Only a quarter of the new entrants to the pool of top 100 non-executive directors in 2010 were women, highlighting the difficulty of addressing gender imbalance in corporate boardrooms, according to research by the Australian Council of Superannuation Investors (ACSI).
In its annual review of the boards of S&P/ASX 100 companies, ACSI found that 26 per cent of the individuals appointed to a top 100 board who had not previously been an executive or non-executive director of an S&P/ASX 100 entity were women.
Women made up 12.2 per cent of director positions of S&P/ASX 100 entities in 2010, up from 11.1 per cent in 2009. However, this is a small change over the period since ACSI began monitoring S&P/ASX 100 companies in 2000, when women made up 7.2 per cent of top 100 directors.

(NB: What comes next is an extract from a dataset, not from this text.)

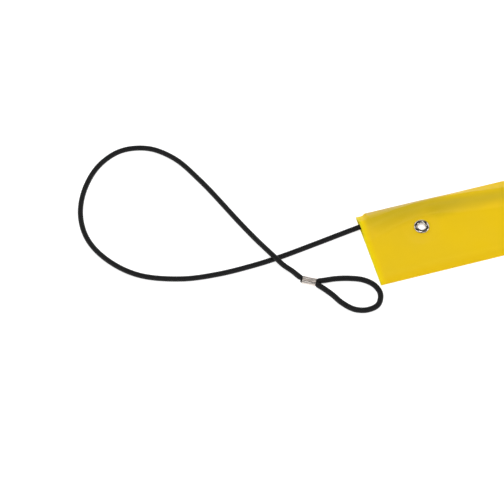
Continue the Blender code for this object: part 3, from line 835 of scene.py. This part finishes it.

ASCI chief executive Ann Byrne said the latest study into top 100 boards showed the inherent difficulty in correcting gender imbalance in listed company executive and director ranks.
There has been progress but the pace of change is slow and women still hold very few leadership positions - women held just over 3 per cent of top 100 executive director roles, and only four boards in 2010 had a female chairperson, Byrne said.
The median pay for a non-executive director of an S&P/ASX 100 entity rose by just over 1 per cent in 2010 to $193,000.